## Material
══════════════════════════════
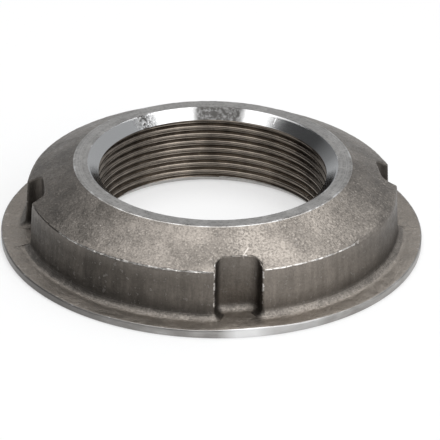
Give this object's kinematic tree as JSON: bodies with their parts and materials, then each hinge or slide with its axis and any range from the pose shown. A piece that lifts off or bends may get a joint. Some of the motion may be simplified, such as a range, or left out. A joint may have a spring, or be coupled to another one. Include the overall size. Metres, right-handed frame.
{
  "type": "castle nut",
  "caption": "Flanged round castle nut: a thin wide flange, a slotted band under a cone, and a threaded bore for a large shaft.",
  "frame": {"origin": "centre of the seating face under the flange, on the thread axis", "axes": "+Z along the thread axis, from the seating face towards the cone; the four slots lie on +X, +Y, -X and -Y"},
  "size_m": [0.1, 0.1, 0.0194],
  "materials": {
    "steel": "dark forged steel, blasted on the cone and turned bright on the rim, top face and chamfers"
  },
  "bodies": {
    "root": {"castle_nut": "steel"}
  },
  "joints": []
}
══════════════════════════════
## Directions for this task
Word for word, write out the data.

## Answer to this task
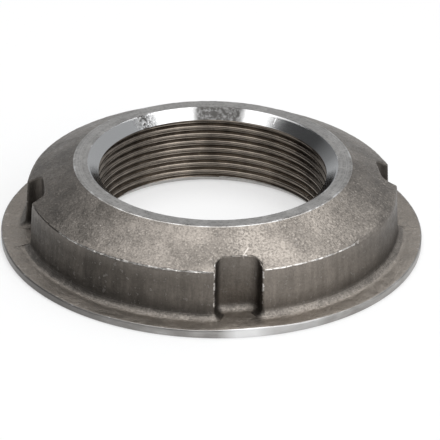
Give this object's kinematic tree as JSON: bodies with their parts and materials, then each hinge or slide with its axis and any range from the pose shown. A piece that lifts off or bends may get a joint. Some of the motion may be simplified, such as a range, or left out. A joint may have a spring, or be coupled to another one. Include the overall size. Metres, right-handed frame.
{
  "type": "castle nut",
  "caption": "Flanged round castle nut: a thin wide flange, a slotted band under a cone, and a threaded bore for a large shaft.",
  "frame": {"origin": "centre of the seating face under the flange, on the thread axis", "axes": "+Z along the thread axis, from the seating face towards the cone; the four slots lie on +X, +Y, -X and -Y"},
  "size_m": [0.1, 0.1, 0.0194],
  "materials": {
    "steel": "dark forged steel, blasted on the cone and turned bright on the rim, top face and chamfers"
  },
  "bodies": {
    "root": {"castle_nut": "steel"}
  },
  "joints": []
}